Anne Bater of Braunton-based Dalu Solutions spoke about the difficulty of finding UK manufacturers to commit to producing new products her firm had invented.
Bill Burden, managing director of Barnstaple-based Ocean Stone Advertising and Design, asked Dr Cable about the rising energy costs.
Dr Cable said: “Energy prices will very likely continue to go up, simply to cover much-needed large-scale investment in gas and nuclear.
“Someone has to finance that investment and it is inevitable that this is going to put pressure on prices.
“There is no easy solution but energy supplies have to be paid for.”

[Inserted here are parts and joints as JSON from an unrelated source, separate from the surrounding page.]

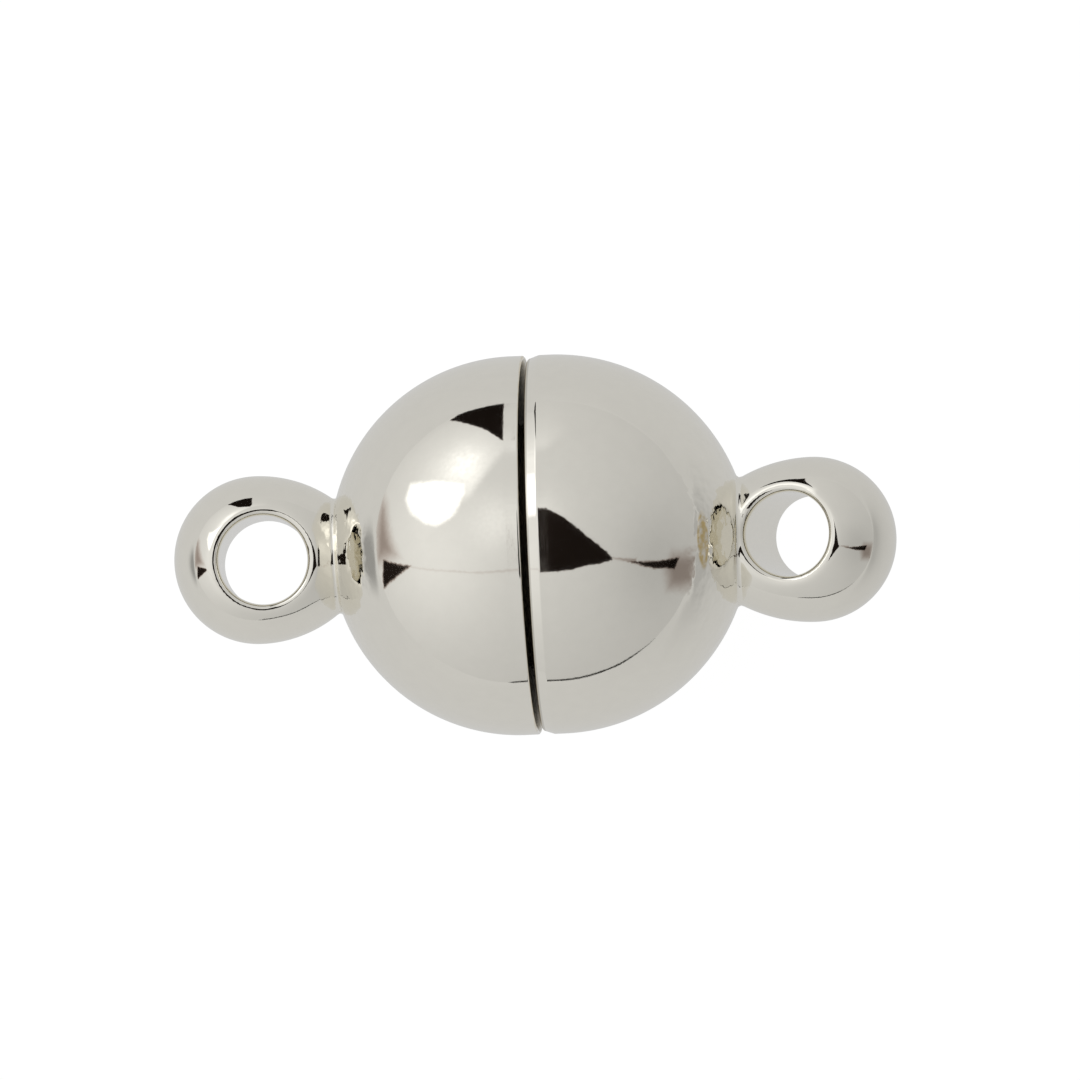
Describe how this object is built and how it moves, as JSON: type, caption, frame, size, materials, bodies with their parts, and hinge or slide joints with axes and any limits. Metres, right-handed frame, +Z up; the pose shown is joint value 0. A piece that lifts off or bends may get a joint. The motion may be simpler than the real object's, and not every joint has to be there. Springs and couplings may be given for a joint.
{
  "type": "magnetic clasp",
  "caption": "Ball-shaped magnetic jewellery clasp in two polished metal halves, each with a drilled eye; the halves pull apart along the clasp's axis.",
  "frame": {"origin": "under the middle of the seam, on the surface that the clasp lies on", "axes": "+X along the clasp's axis towards the right half, +Y across it, +Z up, along the bores of the eyes and towards the open side of the seam"},
  "size_m": [0.0152, 0.008, 0.008],
  "materials": {
    "polished_metal": "bright polished white metal plating on brass",
    "magnet_plating": "nickel plating, tumbled"
  },
  "bodies": {
    "left": {"left_half": "polished_metal", "left_magnet": "magnet_plating"},
    "right": {"right_half": "polished_metal", "right_magnet": "magnet_plating"}
  },
  "joints": [
    {"name": "pull_apart", "type": "slide", "parent": "left", "child": "right", "axis": [1, 0, 0], "range_m": [0, 0.006]}
  ]
}
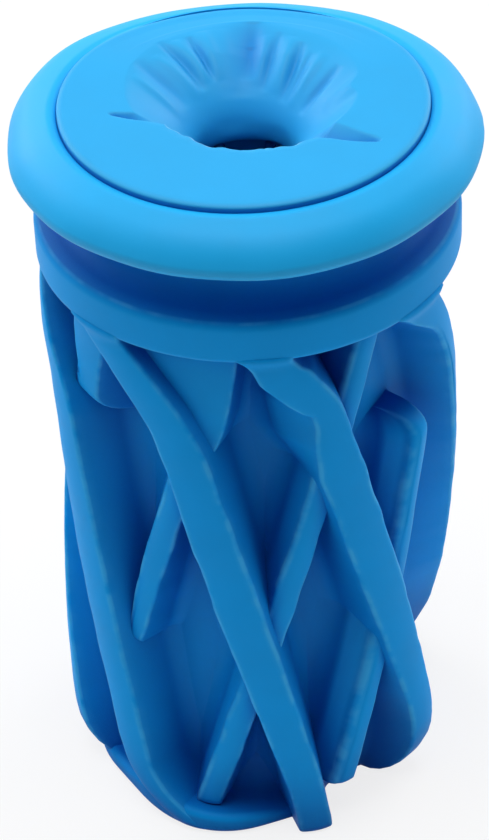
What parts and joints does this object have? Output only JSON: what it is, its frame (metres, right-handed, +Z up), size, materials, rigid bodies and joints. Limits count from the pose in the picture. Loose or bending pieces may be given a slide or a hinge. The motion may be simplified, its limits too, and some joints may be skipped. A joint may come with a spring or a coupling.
{
  "type": "paw washer cup",
  "caption": "Soft tall round cup for washing a dog's paw: puckered soft mouth in a rolled rim, a neck groove, helical ribs outside and a lift-out insert lined with bristles.",
  "frame": {"origin": "centre of the cup's base, on the surface that it stands on", "axes": "+Z up the cup's axis to the mouth; -Y is the front, where the long ribs run down to the right; +X is to the right"},
  "size_m": [0.09, 0.09, 0.1536],
  "materials": {
    "cup_silicone": "soft satin silicone, sky blue",
    "mouth_silicone": "soft satin silicone, sky blue",
    "liner_silicone": "smooth soft silicone, sky blue",
    "bristle_silicone": "soft silicone bristles, sky blue"
  },
  "bodies": {
    "cup": {"cup_shell": "cup_silicone", "collar": "cup_silicone", "rim_flange": "cup_silicone", "long_rib_1": "cup_silicone", "long_rib_2": "cup_silicone", "long_rib_3": "cup_silicone", "long_rib_4": "cup_silicone", "long_rib_5": "cup_silicone", "long_rib_6": "cup_silicone", "long_rib_7": "cup_silicone", "cross_rib_1": "cup_silicone", "cross_rib_2": "cup_silicone", "cross_rib_3": "cup_silicone", "cross_rib_4": "cup_silicone", "cross_rib_5": "cup_silicone", "cross_rib_6": "cup_silicone", "cross_rib_7": "cup_silicone", "cross_rib_8": "cup_silicone", "base_curb_1": "cup_silicone", "base_curb_2": "cup_silicone"},
    "insert": {"mouth_disc": "mouth_silicone", "liner": "liner_silicone", "bristle_band_1": "bristle_silicone", "bristle_band_2": "bristle_silicone", "bristle_band_3": "bristle_silicone", "bristle_band_4": "bristle_silicone", "bristle_band_5": "bristle_silicone", "bristle_band_6": "bristle_silicone", "bristle_band_7": "bristle_silicone", "bristle_band_8": "bristle_silicone"}
  },
  "joints": [
    {"name": "insert_lift", "type": "slide", "parent": "cup", "child": "insert", "axis": [0, 0, 1], "range_m": [0, 0.16]}
  ]
}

Alan Dykes, European finance director of TDK Lambda in Ilfracombe asked why there had been no real visible improvement in manufacturing exports despite a 20 per cent devaluation of the pound.
Dr Cable admitted the problem went against most standard economic models and was ‘a little difficult to track down’.

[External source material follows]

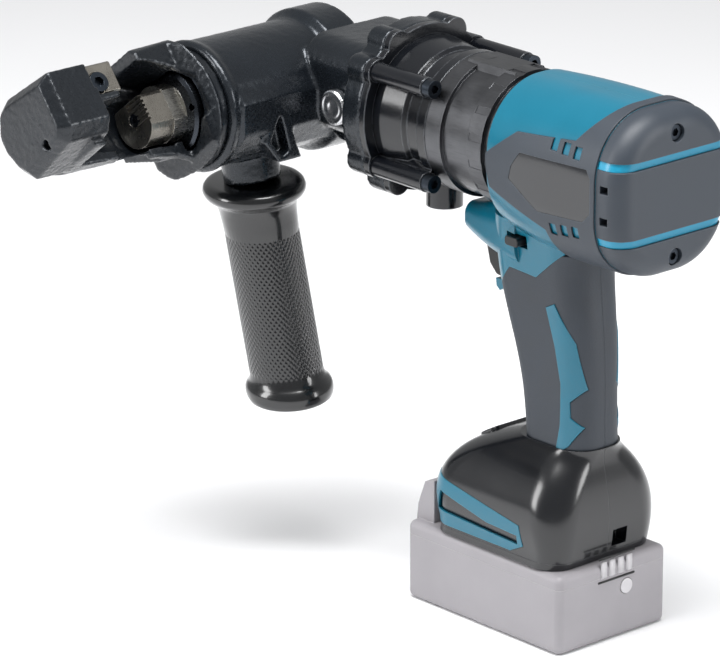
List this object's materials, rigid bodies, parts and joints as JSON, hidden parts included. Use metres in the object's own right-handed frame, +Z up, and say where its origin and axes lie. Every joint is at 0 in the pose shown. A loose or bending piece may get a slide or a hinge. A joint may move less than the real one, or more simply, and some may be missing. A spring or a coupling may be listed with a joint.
{
  "type": "cordless hydraulic rod cutter",
  "caption": "Pistol-grip battery tool with a hydraulic cylinder set crosswise that drives a shear jaw to cut steel rod flush, with a knurled side grip.",
  "frame": {"origin": "centre of the battery pack's flat underside", "axes": "+X forwards along the motor, +Y to the operator's left along the cylinder, +Z up"},
  "size_m": [0.2963, 0.2445, 0.2927],
  "materials": {
    "teal_plastic": "fine moulded grain",
    "dark_plastic": "fine moulded grain",
    "grip_rubber": "soft moulded rubber",
    "foot_plastic": "satin gloss",
    "panel_plastic": "gloss",
    "pack_plastic": "fine moulded grain",
    "pack_button": "satin",
    "black_plastic": "satin",
    "lens": "clear",
    "cell_wrap": "shrink wrap",
    "contact_metal": "plated",
    "steel": "ground",
    "screw_steel": "blackened",
    "case_metal": "cast and turned",
    "pump_metal": "glossy dark paint",
    "cast_black": "dark cast, satin",
    "gland_steel": "turned, dark",
    "cutter_steel": "ground tool steel",
    "knob_metal": "turned and knurled",
    "grip_black": "glossy, knurled"
  },
  "bodies": {
    "tool": {"case_bolts": "screw_steel", "controller": "black_plastic", "fixed_cutter": "cutter_steel", "fixed_cutter_screw": "screw_steel", "flange_screws": "screw_steel", "foot_left": "foot_plastic", "foot_right": "foot_plastic", "foot_rim": "foot_plastic", "gear_bearings": "steel", "gear_case": "case_metal", "gland_nut": "gland_steel", "grip_left": "grip_rubber", "grip_right": "grip_rubber", "grip_stud": "steel", "handle_insert_left": "teal_plastic", "handle_insert_right": "teal_plastic", "head_casting": "cast_black", "housing_left": "teal_plastic", "housing_right": "teal_plastic", "housing_screws": "screw_steel", "indicator_panel": "panel_plastic", "jaw_frame": "cast_black", "led_lens": "lens", "motor_bearings": "steel", "motor_mounts": "case_metal", "name_panel_left": "panel_plastic", "name_panel_right": "panel_plastic", "pump_case": "pump_metal", "pump_flange": "pump_metal", "pump_plunger": "steel", "rear_cover": "dark_plastic", "rear_cover_trim": "teal_plastic", "return_spring": "steel", "side_band_left": "teal_plastic", "side_band_right": "teal_plastic", "side_frame_left": "dark_plastic", "side_frame_right": "dark_plastic", "side_grip": "grip_black", "stator": "steel", "switch_unit": "black_plastic", "terminal_block": "black_plastic", "trigger_spring": "steel"},
    "battery": {"battery_lower_case": "pack_plastic", "battery_upper_case": "pack_plastic", "battery_cells": "cell_wrap", "battery_terminals": "contact_metal"},
    "battery_latch_body": {"battery_latch": "pack_button"},
    "check_button_body": {"battery_check_button": "pack_button"},
    "trigger_body": {"trigger": "black_plastic"},
    "lock_body": {"lock_button": "black_plastic"},
    "ram": {"piston": "steel", "moving_cutter": "cutter_steel", "cutter_screw": "screw_steel"},
    "knob": {"release_knob": "knob_metal"},
    "motor_shaft": {"rotor": "steel", "fan": "black_plastic"},
    "idler": {"idler_gear": "steel"},
    "drive_shaft": {"output_shaft": "steel"}
  },
  "joints": [
    {"name": "battery_slide", "type": "slide", "parent": "tool", "child": "battery", "axis": [1, 0, 0], "range_m": [0, 0.1]},
    {"name": "battery_latch_slide", "type": "slide", "parent": "battery", "child": "battery_latch_body", "axis": [0, 0, -1], "range_m": [0, 0.0045], "stiffness_N_per_m": 400, "springref_m": -0.005},
    {"name": "check_button_press", "type": "slide", "parent": "battery", "child": "check_button_body", "axis": [1, 0, 0], "range_m": [0, 0.0008], "stiffness_N_per_m": 500, "springref_m": -0.001},
    {"name": "trigger_pull", "type": "slide", "parent": "tool", "child": "trigger_body", "axis": [-1, 0, 0], "range_m": [0, 0.007], "stiffness_N_per_m": 600, "springref_m": -0.004, "deforming": ["trigger_spring"]},
    {"name": "lock_push", "type": "slide", "parent": "tool", "child": "lock_body", "axis": [0, -1, 0], "range_m": [0, 0.003]},
    {"name": "ram_stroke", "type": "slide", "parent": "tool", "child": "ram", "axis": [0, 1, 0], "range_m": [0, 0.019], "stiffness_N_per_m": 1500, "springref_m": -0.02, "deforming": ["return_spring"]},
    {"name": "release_turn", "type": "hinge", "parent": "tool", "child": "knob", "pos_m": [0.111, 0, 0.25], "axis": [0, 1, 0], "range_deg": [0, 180]},
    {"name": "rotor_spin", "type": "hinge", "parent": "tool", "child": "motor_shaft", "pos_m": [0, 0, 0.244], "axis": [1, 0, 0], "continuous": true},
    {"name": "idler_spin", "type": "hinge", "parent": "tool", "child": "idler", "pos_m": [0, 0, 0.2632], "axis": [1, 0, 0], "continuous": true},
    {"name": "drive_spin", "type": "hinge", "parent": "tool", "child": "drive_shaft", "pos_m": [0, 0, 0.2492], "axis": [1, 0, 0], "continuous": true}
  ],
  "couplings": [
    {"joint": "idler_spin", "follows": "rotor_spin", "ratio": -0.26316},
    {"joint": "drive_spin", "follows": "rotor_spin", "ratio": 0.12465}
  ]
}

He said: “This is the mystery of the present time. There are mixed explanations as to why we haven’t had an export response.
“It could be down to a lack of supply, lack of skills or lack of credit.
“Half our exports go to the EU which has been hit by the Eurozone crisis.
“And it can take a long time to work up a market presence. Wherever I go the Germans have got there first – it’s the deckchair problem,” he added.
“Following the ‘heart attack’, we’re still connected to the life support system of cheap money.
“But low interest rates have a negative side effect and could inflate house prices. I’m told that in North Devon the average house price is nine times the average income, which is insane, although it’s much worse in London.
“We’re in an artificial world and it’s dangerous. If we’re going to get a properly balanced economy, it needs to come through manufacturing and exports – not another housing bubble.”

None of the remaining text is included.